One of the qualifiers is a familiar name, Rebecca Marino, a 30-year-old Canadian once ranked inside the Top 40.
Let's get caught up on her remarkable story:
Marino played her first professional event in 2005 and broke through in 2010, which is when she made her Grand Slam debut, at the US Open. She'd qualify and win a round before challenging Venus Williams in the second round, gaining global attention.
She made her Top 100 debut in January of 2011 and then skyrocketed up the rankings to No. 38 while appearing in her first WTA final, in Memphis.
Less than two years later in 2013, Marino left the tour at the tender age of 22 citing burnout and fatigue. Later, she would reveal she was diagnosed with depression and struggled with the social media abuse that comes with tennis fame. She returned home to British Columbia, signed up for college classes and joined the rowing team.
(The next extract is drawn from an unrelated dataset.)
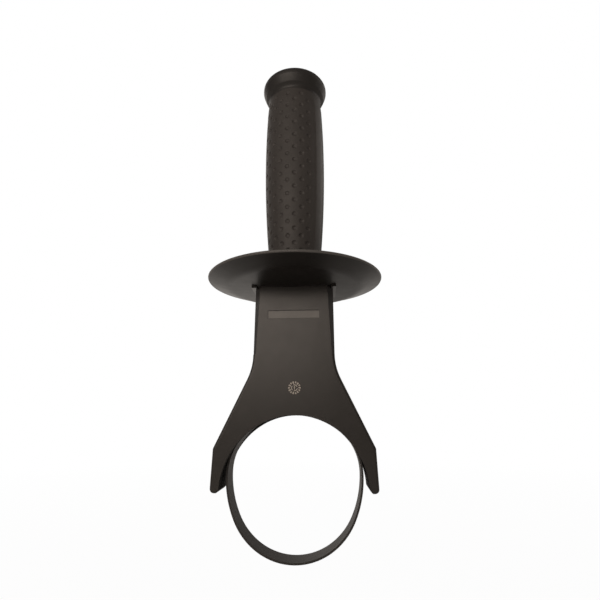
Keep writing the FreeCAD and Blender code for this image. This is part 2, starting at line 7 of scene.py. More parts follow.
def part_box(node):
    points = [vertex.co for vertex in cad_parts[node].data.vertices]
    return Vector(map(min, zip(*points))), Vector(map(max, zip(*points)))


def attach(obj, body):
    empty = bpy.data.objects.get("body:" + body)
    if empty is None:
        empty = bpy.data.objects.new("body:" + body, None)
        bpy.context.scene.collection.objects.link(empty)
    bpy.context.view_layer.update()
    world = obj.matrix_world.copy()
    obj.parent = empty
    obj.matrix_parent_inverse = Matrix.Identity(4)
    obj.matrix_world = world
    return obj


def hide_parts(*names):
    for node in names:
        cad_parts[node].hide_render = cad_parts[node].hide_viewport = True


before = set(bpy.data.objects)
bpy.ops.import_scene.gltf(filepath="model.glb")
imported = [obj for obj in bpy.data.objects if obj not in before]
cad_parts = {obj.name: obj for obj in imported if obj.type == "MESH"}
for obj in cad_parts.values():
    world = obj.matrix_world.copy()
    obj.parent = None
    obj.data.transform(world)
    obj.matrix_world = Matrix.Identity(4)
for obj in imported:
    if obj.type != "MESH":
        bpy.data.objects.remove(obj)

# Looks of the power tool side handle. Lengths in the builders below are millimetres in the part's
# frame: Z along the grip, Y along the collar's axis, origin at the centre of the band's round part.
MM = 0.001
SHARP_ANGLE = math.radians(35.0)
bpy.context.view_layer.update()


# Meshes


def mesh_object(name, points, faces, materials, indices=None):
    """Mesh object from points in millimetres, shaded smooth but for its sharp edges. The indices
    give each face its place in the list of materials."""
    mesh = bpy.data.meshes.new(name)
    mesh.from_pydata([(x * MM, y * MM, z * MM) for x, y, z in points], [], faces)
    for material in materials:
        mesh.materials.append(material)
    if indices:
        mesh.polygons.foreach_set("material_index", indices)
    mesh.shade_smooth()
    mesh.set_sharp_from_angle(angle=SHARP_ANGLE)
    mesh.update()
    piece = bpy.data.objects.new(name, mesh)
    bpy.context.scene.collection.objects.link(piece)
    return piece


def polar(radius, angle, z):
    return (radius * math.cos(angle), radius * math.sin(angle), z)


def arc(centre, radius, start, end, count):
    """Points on an arc from one angle to another, in degrees, both ends included."""
    points = []
    for step in range(count + 1):
        angle = math.radians(start + (end - start) * step / count)
        points.append((centre[0] + radius * math.cos(angle), centre[1] + radius * math.sin(angle)))
    return points


def lathe(name, profile, around, materials):
    """Closed surface turned about Z from a ring of (radius, z) points in order."""
    points = []
    faces = []
    for radius, z in profile:
        for step in range(around):
            points.append(polar(radius, 2 * math.pi * step / around, z))
    for row in range(len(profile)):
        here = row * around
        there = (row + 1) % len(profile) * around
        for step in range(around):
            ahead = (step + 1) % around
            faces.append((here + step, here + ahead, there + ahead, there + step))
    return mesh_object(name, points, faces, materials)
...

After her father Joseph was diagnosed with prostate cancer in 2017 (he would pass away in 2020), Marino took stock of her life and decided she wanted him to see her compete again. She'd win her first 19 matches back at the ITF level in 2018 and would appear in the Australian Open qualifying draw as well as Fed Cup in 2019.
A left foot injury (a plantar fascia tear) and the pandemic kept her off the court from summer 2019 through all of 2020. Her first match back since July 2019 was the qualifying event in Dubai this month. She'd beat Jaqueline Cristine, Viktoriya Tomova and Maryna Zanevska, all in straight sets.
Next month in Melbourne will mark the world No. 312's first Grand Slam main-draw appearance since the 2013 Australian Open.